New Orleans residents return, see for themselves


Geneva Landry carries items to a car as she helps a friend salvage items from her flood-damaged home in the Lakeview area of New Orleans Wednesday. 
 (AP / The Spokesman-Review)
Miriam Hill and Chuck Crumbo Knight Ridder

NEW ORLEANS – Residents returned Wednesday, many for the first time since Hurricane Katrina, to mold-covered homes and unanswered questions about how they’ll rebuild their lives in a city broken financially and psychically.

Although people have been trickling back into New Orleans for a few weeks, Wednesday was the first day the city allowed people in all areas except one – the hard-hit Ninth Ward. The most common answer heard to questions about what will happen to them and their city was, “No one knows.”

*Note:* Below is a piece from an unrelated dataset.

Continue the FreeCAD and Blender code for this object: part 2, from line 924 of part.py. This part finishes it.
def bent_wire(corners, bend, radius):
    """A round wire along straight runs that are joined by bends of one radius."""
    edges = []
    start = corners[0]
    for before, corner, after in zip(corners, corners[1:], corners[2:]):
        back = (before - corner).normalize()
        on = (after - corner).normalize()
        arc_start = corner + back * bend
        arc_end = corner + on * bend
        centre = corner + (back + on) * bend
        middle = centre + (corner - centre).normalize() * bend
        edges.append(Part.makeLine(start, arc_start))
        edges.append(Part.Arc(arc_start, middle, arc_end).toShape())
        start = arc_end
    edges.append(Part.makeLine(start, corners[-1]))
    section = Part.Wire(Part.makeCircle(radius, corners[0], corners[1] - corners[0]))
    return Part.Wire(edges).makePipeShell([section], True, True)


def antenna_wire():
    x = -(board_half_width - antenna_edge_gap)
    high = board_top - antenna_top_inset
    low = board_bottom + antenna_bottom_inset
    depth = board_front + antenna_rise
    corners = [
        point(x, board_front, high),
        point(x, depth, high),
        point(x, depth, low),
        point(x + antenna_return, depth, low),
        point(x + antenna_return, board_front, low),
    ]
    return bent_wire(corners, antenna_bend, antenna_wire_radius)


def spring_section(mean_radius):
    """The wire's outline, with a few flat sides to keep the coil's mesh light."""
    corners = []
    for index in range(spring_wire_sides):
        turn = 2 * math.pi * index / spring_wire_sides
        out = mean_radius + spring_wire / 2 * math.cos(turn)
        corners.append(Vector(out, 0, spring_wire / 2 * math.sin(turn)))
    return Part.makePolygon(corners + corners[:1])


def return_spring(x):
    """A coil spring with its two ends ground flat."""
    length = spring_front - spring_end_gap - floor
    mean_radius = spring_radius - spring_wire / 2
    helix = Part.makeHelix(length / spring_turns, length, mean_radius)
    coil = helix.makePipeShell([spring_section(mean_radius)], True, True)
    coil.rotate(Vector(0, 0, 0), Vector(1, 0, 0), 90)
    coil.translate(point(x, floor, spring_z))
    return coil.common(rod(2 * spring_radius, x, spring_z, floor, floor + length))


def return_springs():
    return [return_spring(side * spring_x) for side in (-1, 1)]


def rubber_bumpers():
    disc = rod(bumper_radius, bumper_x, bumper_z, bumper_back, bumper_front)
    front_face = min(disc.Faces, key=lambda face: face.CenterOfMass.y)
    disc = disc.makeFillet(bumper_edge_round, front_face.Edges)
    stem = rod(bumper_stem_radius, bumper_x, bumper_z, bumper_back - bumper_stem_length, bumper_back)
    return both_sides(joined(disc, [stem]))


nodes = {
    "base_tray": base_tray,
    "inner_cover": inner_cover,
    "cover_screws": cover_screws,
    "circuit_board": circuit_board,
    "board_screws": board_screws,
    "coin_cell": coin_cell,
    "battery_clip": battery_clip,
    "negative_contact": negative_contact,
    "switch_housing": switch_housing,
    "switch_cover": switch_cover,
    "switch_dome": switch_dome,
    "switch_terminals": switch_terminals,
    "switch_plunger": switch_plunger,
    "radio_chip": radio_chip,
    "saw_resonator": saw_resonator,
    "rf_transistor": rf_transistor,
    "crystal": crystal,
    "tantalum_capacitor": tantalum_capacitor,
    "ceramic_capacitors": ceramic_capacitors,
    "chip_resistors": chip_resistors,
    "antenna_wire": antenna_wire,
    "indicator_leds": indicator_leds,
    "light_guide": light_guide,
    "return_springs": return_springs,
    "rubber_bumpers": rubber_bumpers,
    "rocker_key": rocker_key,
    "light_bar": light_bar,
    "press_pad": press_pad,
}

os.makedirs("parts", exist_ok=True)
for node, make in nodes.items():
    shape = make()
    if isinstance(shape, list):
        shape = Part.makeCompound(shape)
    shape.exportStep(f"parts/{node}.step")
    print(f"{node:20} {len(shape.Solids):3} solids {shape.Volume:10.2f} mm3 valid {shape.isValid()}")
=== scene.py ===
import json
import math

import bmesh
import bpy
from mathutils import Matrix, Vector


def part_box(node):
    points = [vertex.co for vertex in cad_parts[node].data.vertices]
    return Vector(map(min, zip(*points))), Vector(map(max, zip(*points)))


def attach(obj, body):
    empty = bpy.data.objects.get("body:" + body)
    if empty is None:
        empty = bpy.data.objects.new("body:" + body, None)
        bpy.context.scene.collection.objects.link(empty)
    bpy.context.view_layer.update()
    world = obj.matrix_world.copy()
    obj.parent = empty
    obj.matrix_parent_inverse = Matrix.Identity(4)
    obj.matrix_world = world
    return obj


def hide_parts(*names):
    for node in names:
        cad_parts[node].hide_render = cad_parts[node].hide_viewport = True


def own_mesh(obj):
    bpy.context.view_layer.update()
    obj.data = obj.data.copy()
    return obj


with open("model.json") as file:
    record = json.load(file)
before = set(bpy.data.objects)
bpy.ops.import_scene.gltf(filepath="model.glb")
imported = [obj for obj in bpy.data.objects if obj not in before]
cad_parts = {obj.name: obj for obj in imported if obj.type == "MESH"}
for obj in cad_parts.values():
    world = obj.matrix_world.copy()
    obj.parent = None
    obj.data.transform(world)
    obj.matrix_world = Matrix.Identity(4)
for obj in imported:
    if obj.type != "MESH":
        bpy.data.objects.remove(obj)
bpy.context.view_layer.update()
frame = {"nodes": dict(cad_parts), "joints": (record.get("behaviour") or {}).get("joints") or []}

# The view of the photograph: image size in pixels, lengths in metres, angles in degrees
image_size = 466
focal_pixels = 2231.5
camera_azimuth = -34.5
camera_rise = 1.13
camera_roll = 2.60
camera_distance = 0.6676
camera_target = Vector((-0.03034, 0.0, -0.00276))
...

In New Orleans East, which lies across a canal from the main part of the city, Gina Dupre, 43, and her mother, Beverly Dupre, 67, donned rubber boots and gloves to see what Katrina had wrought at their home of 26 years. The stench of mold meant they could go inside only for a few minutes at a time. Mold covered the house so aggressively that the tile of their family-room ceiling appeared to be painted in camouflage.

“I’m devastated,” Beverly Dupre said. “This house is going to be torn down.” She and her daughter planned to retrieve family photos and return to friends in Lottie, La.

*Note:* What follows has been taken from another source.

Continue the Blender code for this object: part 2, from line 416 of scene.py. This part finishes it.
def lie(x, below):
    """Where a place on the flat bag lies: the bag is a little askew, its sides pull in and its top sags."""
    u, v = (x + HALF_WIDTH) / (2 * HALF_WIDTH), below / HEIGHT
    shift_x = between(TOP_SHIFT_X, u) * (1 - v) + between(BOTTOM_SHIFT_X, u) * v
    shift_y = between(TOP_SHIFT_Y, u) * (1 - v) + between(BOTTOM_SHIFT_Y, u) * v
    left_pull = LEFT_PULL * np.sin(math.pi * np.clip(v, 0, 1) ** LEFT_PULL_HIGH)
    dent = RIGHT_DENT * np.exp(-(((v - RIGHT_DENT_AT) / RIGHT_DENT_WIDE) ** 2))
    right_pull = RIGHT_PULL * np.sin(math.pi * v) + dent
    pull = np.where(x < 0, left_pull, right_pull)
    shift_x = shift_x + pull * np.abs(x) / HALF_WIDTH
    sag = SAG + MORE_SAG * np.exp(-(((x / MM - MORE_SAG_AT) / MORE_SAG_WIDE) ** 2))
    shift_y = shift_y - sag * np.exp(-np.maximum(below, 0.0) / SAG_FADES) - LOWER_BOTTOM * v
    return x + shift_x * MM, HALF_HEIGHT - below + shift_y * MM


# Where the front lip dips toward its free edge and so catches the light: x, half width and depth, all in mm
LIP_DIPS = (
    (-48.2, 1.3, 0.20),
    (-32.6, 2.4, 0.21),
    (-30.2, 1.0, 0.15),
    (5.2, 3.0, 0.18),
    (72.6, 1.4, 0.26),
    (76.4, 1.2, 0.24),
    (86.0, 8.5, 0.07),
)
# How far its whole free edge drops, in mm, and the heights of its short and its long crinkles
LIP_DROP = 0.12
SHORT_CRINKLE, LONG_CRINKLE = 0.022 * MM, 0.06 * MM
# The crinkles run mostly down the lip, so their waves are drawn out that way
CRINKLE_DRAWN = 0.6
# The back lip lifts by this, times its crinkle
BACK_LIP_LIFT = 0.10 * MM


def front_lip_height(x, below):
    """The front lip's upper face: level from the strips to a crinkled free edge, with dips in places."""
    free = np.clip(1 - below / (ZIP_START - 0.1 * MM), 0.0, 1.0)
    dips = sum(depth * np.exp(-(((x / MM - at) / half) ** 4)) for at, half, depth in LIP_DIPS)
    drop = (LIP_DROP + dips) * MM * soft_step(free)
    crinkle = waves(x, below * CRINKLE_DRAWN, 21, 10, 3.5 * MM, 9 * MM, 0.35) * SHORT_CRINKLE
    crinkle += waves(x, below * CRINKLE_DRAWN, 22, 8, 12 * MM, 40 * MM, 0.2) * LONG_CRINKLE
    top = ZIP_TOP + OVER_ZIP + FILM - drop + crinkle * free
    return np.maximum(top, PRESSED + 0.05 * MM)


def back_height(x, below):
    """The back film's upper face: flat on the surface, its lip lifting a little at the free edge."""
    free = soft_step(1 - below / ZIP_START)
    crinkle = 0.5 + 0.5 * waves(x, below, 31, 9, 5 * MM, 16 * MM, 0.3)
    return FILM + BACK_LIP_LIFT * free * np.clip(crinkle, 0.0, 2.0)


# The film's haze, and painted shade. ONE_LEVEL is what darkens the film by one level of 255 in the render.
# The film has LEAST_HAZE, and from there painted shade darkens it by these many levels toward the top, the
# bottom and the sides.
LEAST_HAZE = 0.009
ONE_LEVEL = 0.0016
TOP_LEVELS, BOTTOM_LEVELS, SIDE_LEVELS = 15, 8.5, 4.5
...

Activity at a Red Cross center in Carrollton, slow on Monday and Tuesday, picked up dramatically Wednesday, said Red Cross spokeswoman Linnea Anderson. When the center opened at 10 a.m., about 175 people were lined up.

Workers handed out snacks, cleaning supplies, diapers, baby formula and towels.

It was difficult to judge how many people came back Wednesday. Traffic on Interstate 10 slowed to a crawl into the city’s neighborhoods. City police reported no major incidents. And people were easy to find in parts of the Garden District and Uptown, which weren’t as hard hit and reopened to residents on Friday. But New Orleans East was largely deserted.

“We haven’t seen anybody yet,” Gina Dupre said.